Auch mit 86 Jahren beweist Buddy Guy, dass er zu recht zu den bekanntesten und einflussreichsten Figuren in der Geschichte des Blues-Genres zählt. Auf „The Blues Don’t Lie“ präsentiert er wieder sein elektrisierendes Gitarrenspiel und seinen gefühlvollen Gesang. Das Album erscheint am 28. September 2022.
Von Dylan C. Akalin
Buddy Guy ist keiner, der sich auf seinem legendären Status ausruht. Der Alte klingt immer noch erstaunlich frisch und voller Energie. Da muss man nur in Songs wie „Rabbit Blood“, das energische „Back Door Scratchin“ und das heiter groovige „I’ve Got A Feeling“ reinhören. Produziert vom langjährigen Mitarbeiter/Schlagzeuger Tom Hambridge, fährt er mit einer bemerkenswerten All-Star-Besetzung auf, darunter Mavis Staples, James Taylor, Elvis Costello, Jason Isbell und Bobby Rush – sowie Keyboard-Auftritten komplett von Reese Wynans.
Sein 19. Studioalbum mit sechzehn Titeln startet mit dem funkigen „I Let My Guitar Do The Talking“, in dem Buddy Guy davon erzählt, wie er aus Louisiana mit wenig mehr als seiner Gitarre und den Klamotten am Leib nach Chicago zieht. Das ist immerhin schon 65 Jahre her. Im Mittelpunkt der Geschichte steht natürlich seine Gitarre, die er im Solo Wah-Wah-betont jaulen lässt. Sein Stil hier mag an Jimi Hendrix erinnern, aber nur, weil dieser selbst ein Fan von Buddy war. Es ist vielleicht der beste Song auf dem Album.

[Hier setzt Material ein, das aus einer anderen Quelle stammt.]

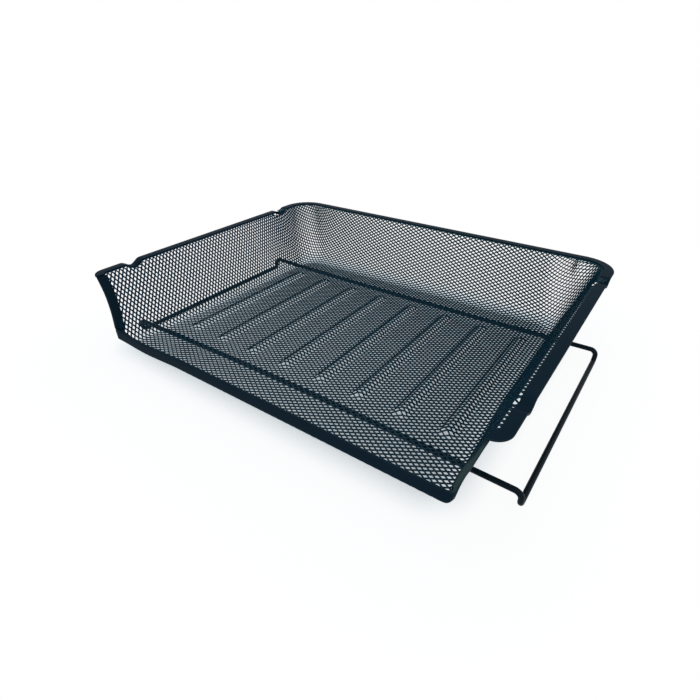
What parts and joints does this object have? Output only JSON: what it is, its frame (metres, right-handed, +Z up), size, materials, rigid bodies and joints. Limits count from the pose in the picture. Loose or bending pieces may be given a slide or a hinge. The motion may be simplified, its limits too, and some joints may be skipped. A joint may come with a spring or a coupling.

Die nächsten drei Songs nehmen einen melancholischeren Ton an. Der Titeltrack „The Blues Don’t Lie“ verweist auf die allgegenwärtigen Kämpfe, die mit dem Leben einhergehen. Er erinnert an den Tod der Eltern , an Sonny Boy Williamson II, an Junior Wells, der sich eine Mundharmonika bei einem Pfandleiher kaufte, an das legendäre Regal Theater in Chicago, das längst abgerissen sei. Und da klingt ziemliche Wehmut, wenn er singt: „It’s not coming back (it’s not coming back, no)/The years go flying by/And I tell you the blues don’t lie…“
„The World Needs Love“ ist ein lockerer Shuffle, der die Zuwendung hin zu Liebe und Freundlichkeit in der heutigen Welt propagiert. In diesem Plädoyer zeigt Guy einige seiner emotionalsten Gitarrenarbeiten und drückt mit seinen Fingern mehr noch aus, als er es mit Worten könnte. Es ist ein großartiger, langsamer Chicago-Blues, wie es ihn nur von Buddy geben kann, bewegt, wild und feurig.
Auf „We Go Back“ unternimmt Buddy wieder eine nostalgische und traurige Reise zurück in die späten 1960er Jahre und wird dabei von Mavis Staples begleitet. Staples bietet eine rohe und kraftvolle Gesangsdarbietung, während sie ihre noch frischen Erinnerungen an die Ermordung von Martin Luther King Jr. heraufbeschwört. Guys Licks und Leads, die er auf seiner charakteristischen Blonde Fender Stratocaster spielt, unterstreichen die Stimmung mit Subtilität und Raffinesse.
James Taylor verleiht auf „Follow The Money“ den sanften, gefühlvollen Harmonien seine charakteristische Stimme, und Jason Isbell in „Gunsmoke Blues“: eine Anklage auf Amerikas außer Kontrolle geratenen Waffenwahn.
Auf „Symptoms of Love“ unterstützt Elvis Costello stimmlich einen Boogie, der an den Swamp-Blues von Billy Gibbons und ZZ Top erinnert. Mit seinem hochgradig sanglichen Call-and-Response-Gesang und übersteuerten Gitarren spielt sich Buddy Guy in den harten Rock’n’Roll-Modus.
„Well Enough Alone“ kommt als reduzierter Blues mit Gitarre daher. Dem bodenständigen Intro folgt eine lodernde Orgel. Bobby Rush assistiert bei „What’s Wrong With That“, und die Beiden träumen von knusprigem Speck und rauchigen Zigarren.
Das Album schafft eine geschickte Balance zwischen zeitgenössischer Glätte und düsterer Old-School-Rohheit, und Buddy Guy beherrscht immer noch die Klaviatur von Stimmungen, Themen und Klängen.